The Taiwan provincial government and the National
Assembly both started their trip to the dustbin of
history via this route.
The status quo in
cross-strait relations is a term that seems to
mean all things to all people. Some, including
pro-independence elements in Taiwan's ruling
Democratic Progressive Party (DPP), believe that
it refers to Taiwan's indivisible status as a
sovereign state, and this is probably what Chen
believes as well.
The chairman of the
opposition Nationalist Party (Kuomintang or KMT),
Ma Ying-jeou, has said recently he sees it as an
unspoken agreement between Beijing and Taipei to
define "greater China" as both sides see fit (the
so-called "1992 Consensus").
However,
implicit in all the definitions advanced by
stakeholders - including those of the US and China
- is a recognition that Taiwan's political status
is currently undecided or open to contest. It's
the difference between Taiwan's de facto or
practical independence in the international arena
that few openly dispute, and its final de jure
status that remains open to debate between
pro-independence and unificationist groups in
Taiwan today.
This is the essence of the
status quo, and the reason Monday's announcement
is not just more hot air in the cross-strait
imbroglio.
The NUC was established by
executive decree when the KMT was in power during
the early 1990s. Its first and arguably only
important function was to draft the National
Unification Guidelines, which commit the Republic
of China (Taiwan's official title) to uniting with
the mainland at some distant point in the future.

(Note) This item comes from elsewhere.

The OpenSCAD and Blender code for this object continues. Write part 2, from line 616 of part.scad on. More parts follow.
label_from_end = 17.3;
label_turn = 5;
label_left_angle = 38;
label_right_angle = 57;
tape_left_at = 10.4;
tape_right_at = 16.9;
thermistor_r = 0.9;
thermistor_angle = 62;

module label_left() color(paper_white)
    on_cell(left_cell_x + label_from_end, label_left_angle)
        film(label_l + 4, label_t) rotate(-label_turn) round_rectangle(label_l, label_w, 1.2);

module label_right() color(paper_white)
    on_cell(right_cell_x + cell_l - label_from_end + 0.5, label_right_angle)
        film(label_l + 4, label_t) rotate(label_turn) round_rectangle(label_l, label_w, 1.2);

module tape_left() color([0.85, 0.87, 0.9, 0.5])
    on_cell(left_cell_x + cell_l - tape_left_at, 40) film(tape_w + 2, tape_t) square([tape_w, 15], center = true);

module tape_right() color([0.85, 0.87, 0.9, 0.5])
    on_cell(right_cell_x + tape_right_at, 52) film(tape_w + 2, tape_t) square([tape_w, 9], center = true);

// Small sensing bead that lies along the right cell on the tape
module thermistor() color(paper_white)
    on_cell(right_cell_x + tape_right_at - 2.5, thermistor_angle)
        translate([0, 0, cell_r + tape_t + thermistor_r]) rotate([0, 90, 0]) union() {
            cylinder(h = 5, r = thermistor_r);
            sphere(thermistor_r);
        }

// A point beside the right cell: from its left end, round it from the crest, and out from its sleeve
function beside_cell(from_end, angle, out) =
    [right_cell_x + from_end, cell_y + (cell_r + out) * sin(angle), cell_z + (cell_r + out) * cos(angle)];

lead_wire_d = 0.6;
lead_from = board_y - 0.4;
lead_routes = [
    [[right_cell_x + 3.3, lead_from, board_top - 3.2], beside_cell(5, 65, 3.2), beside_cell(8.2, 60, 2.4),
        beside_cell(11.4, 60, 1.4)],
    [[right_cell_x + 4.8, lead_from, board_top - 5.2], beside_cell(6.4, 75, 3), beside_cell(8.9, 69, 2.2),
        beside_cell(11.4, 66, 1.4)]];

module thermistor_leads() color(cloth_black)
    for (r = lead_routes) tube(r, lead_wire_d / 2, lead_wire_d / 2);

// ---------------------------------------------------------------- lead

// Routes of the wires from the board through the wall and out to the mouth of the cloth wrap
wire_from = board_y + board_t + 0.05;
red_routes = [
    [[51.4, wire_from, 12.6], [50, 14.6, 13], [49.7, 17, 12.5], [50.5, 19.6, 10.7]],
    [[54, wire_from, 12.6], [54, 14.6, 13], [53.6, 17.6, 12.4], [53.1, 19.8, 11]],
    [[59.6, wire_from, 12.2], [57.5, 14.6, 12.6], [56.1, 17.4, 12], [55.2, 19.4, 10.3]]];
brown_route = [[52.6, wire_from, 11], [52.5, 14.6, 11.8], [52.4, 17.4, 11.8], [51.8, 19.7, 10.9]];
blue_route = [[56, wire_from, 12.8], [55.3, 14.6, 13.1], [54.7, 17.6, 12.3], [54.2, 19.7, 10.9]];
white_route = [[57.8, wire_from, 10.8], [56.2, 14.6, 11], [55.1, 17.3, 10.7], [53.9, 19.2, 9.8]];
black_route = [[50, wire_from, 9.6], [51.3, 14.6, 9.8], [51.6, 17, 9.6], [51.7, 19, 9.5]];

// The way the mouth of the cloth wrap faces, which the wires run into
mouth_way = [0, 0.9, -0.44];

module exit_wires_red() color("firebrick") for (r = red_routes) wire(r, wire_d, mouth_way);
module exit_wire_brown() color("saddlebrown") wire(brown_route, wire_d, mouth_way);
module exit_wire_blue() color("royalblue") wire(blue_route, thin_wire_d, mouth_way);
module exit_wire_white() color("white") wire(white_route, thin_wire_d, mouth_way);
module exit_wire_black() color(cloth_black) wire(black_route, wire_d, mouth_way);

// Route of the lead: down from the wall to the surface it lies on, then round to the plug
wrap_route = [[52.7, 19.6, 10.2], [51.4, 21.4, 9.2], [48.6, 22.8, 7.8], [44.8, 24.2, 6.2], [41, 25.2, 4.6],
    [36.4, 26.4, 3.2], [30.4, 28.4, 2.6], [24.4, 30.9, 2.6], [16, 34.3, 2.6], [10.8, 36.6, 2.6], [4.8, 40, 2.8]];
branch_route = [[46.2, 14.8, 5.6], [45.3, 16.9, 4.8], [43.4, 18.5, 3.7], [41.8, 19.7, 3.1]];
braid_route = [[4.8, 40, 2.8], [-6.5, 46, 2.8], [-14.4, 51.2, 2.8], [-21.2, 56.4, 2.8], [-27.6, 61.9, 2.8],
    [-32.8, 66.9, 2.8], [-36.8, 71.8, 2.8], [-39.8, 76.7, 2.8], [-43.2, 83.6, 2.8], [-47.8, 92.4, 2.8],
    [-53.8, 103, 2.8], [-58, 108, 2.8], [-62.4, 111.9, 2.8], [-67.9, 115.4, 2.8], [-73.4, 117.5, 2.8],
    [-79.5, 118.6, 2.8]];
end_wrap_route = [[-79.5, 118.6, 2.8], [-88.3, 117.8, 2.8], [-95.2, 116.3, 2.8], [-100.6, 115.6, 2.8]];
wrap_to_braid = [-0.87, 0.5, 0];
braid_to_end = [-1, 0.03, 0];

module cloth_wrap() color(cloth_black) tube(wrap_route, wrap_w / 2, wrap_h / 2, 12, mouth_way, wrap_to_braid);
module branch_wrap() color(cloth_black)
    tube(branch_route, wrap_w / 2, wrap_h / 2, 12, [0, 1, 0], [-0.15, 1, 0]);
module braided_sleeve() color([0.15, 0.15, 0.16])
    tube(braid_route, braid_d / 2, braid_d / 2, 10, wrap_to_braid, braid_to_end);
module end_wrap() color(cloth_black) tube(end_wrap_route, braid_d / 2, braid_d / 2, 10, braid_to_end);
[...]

The Guidelines establish a series of stringent
criteria for Taiwan's return to the motherland
that include China's complete transition to
democracy.
The end game of the Guidelines
is less important than their mere existence. If
uniting with the mainland is the island's ultimate
goal, then now the place is in political limbo.

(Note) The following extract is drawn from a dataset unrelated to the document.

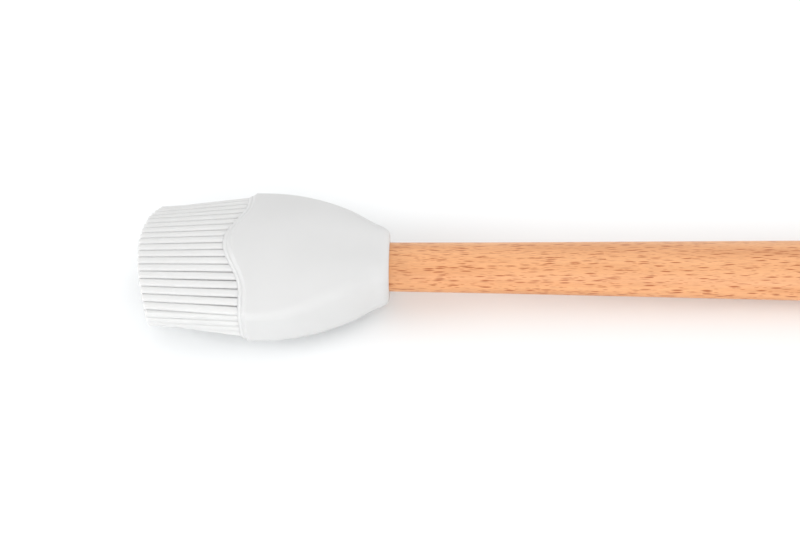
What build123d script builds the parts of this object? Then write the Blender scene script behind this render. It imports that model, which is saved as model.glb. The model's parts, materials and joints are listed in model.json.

Being in limbo formally satisfies Beijing,
which has declared its intention to invade Taiwan
if the island makes the full transition to a de
jure independent state. It gives credence to
America's unwieldy "one-China" policy, which
allows the US to recognize Chinese sovereignty
even while providing military support to the
island of Taiwan.
Finally, being in limbo
also allows the Taiwanese people to concentrate on
the things they do best: namely developing the
island as a prosperous democracy and a shining
example of the potential for indigenous
modernization.
By freezing the NUC and
Guidelines, Chen has commenced the task of
removing one of the few substantive government
documents in Taiwan that indicates the current
status of the island is unclear. Contrary to the
president's claims, this is anathema to the spirit
of the status quo, which calls for more ambiguity,
not less, in the island's external politics.
Some observers have argued that the status
quo has already had its day, and Chen's initiative
is merely a response to external events. True
enough, the institution has suffered badly in the
past 12 months under the weight of Beijing's
Anti-Secession Law. This document codifies a
military response from the Chinese government in
the event of a formal declaration of independence
in Taiwan.
In so doing it not only reduces
Chinese political and strategic options in the
event of a cross-strait showdown, it demonstrates
a determination to decide the political destiny of
Taiwan. None of this is good for an institution
that is all about leaving Taiwan's status up in
the air.
But Chen's enthusiasm for
eradicating the NUC and Guidelines is only partly
driven by external factors. In large measure, the
timing of the event - following the DPP's
resounding defeat in last year's local elections -
suggests it is all about regaining the initiative
in domestic politics.
KMT chairman Ma has
been wrong-footed by Monday's announcement, and
appeared extremely uncomfortable while
participating with Chen and other leaders in
Taiwan's 228 celebrations on Tuesday. [1] As a
short-term political strategy for dealing with the
opposition, Chen is on a winner.
But more
can be expected from him. Finding ways to
reinforce the status quo is not only in Taiwan's
objective interests, according to nearly 20 years
of polling data, it's also what 70% or more of the
Taiwanese population actually want.
The
unenviable goal for all Taiwanese leaders is to
deliver this goal in the face of Chinese
aggression. Getting rid of the NUC and Guidelines
adds to the problem rather than fixing it.
Note [1] This memorial
celebration marks the date, February 28, 1947 of
an uprising by Taiwanese people against the Chiang
Kai-shek's Kuomintang government in which many
people were killed.
Craig Meer
is a freelance writer based in Taipei.